In a machine learning classification task, we have a list of possible classes and the respective probabilities, giving a probability distribution.

Let the input image be $x_i$ and the predicted class distribution is $P(y|x_i;\theta)$ , where $\theta$ is the model’s parameters. The true class distribution is $P^*(y|x_i)$ .

Now we want to apply the KL Divergence (explained above):

$KL(P*||P)=\sum_{y}P^*(y|x_i)\log(\frac{P^*(y|x_i)}{P(y|x_i;\theta)})$

$KL(P*||P)=\sum_{y}P^*(y|x_i)[\log({P^*(y|x_i)}-{P(y|x_i;\theta)})]$

$KL(P*||P)=\sum_{y}P^*(y|x_i)\log({P^*(y|x_i)}- \sum_{y}P^*(y|x_i)\log{P(y|x_i;\theta)})$

Notice that the first term doesn’t depend on $\theta$ , the model’s parameters.
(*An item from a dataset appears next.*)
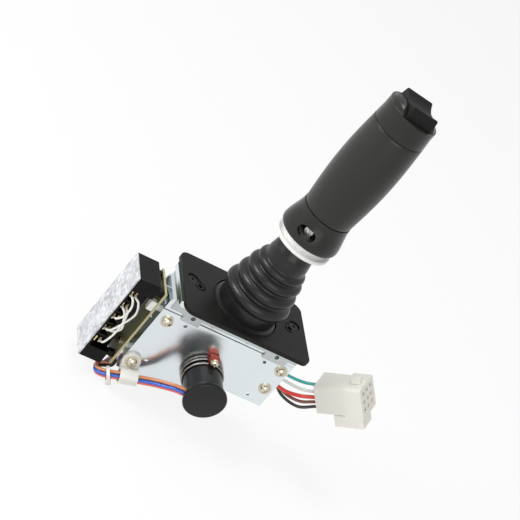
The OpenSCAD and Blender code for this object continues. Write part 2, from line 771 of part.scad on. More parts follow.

So if we want to minimise this with respect to the model’s parameters, it’s the same as only minimising the second term $- \sum_{y}P^*(y|x_i)\log{P(y|x_i;\theta)})$

And that’s the formula for cross-entropy loss!

Cross-Entropy Loss Formula

Conclusion

Cross-entropy loss is a very popular loss function used in multi-class classification problems. It’s a highly intuitive way of finding the difference between probability distributions. Hope that this article was useful!